The disks have been re-imaged using 285rpm. These images can be written back at 285rpm and all is sweet. The HxC software struggles with the low disk speed. Sometimes it works, sometimes it crashes, but mostly it just processes the data incorrectly so it is no good for HFE conversion. The bit streams are fine though, so maybe one day it will be good. I created HFEs using greaseweazle, and they work fine in the goteks – generally better than the 300rpm versions.
3 of the drives appear to be working ok. The last one has a tacho fault in the spindle motor.

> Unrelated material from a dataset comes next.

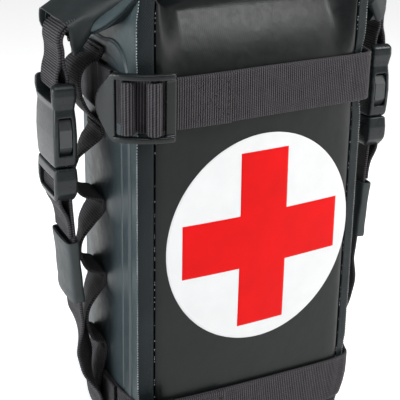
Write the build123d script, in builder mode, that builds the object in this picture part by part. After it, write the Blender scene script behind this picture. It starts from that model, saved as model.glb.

It can be a spares unit. One unit had a cracked power connector solder joint. That is probably a result of the constant connecting and disconnecting.
One had a screw broken off (holding the base cover). I drilled it out. It wasn’t pretty. I ended up redrilling and tapping the holes for 4mm screws (some of the originals were missing anyway. I think the covers and screws (and possibly taps) were an ECS thing anyway.

Alignment is tricky. The usual goto is Imagedisk, but it doesn’t recognise the ECS formatted disk. I have chosen a gold standard drive – one that seems to work well with existing disks – and have used it to write an “alignment disk”. This disk has been formatted in imagedisk. I only had to adjust one drive.
Note that one of the drives is a later version that is not covered by the schematics in the maintenance manual.


The images have been sent to Alan Laughton to add to the Microbee Technologies File Repository. Because the disk format has not been deciphered, the files have not been extracted.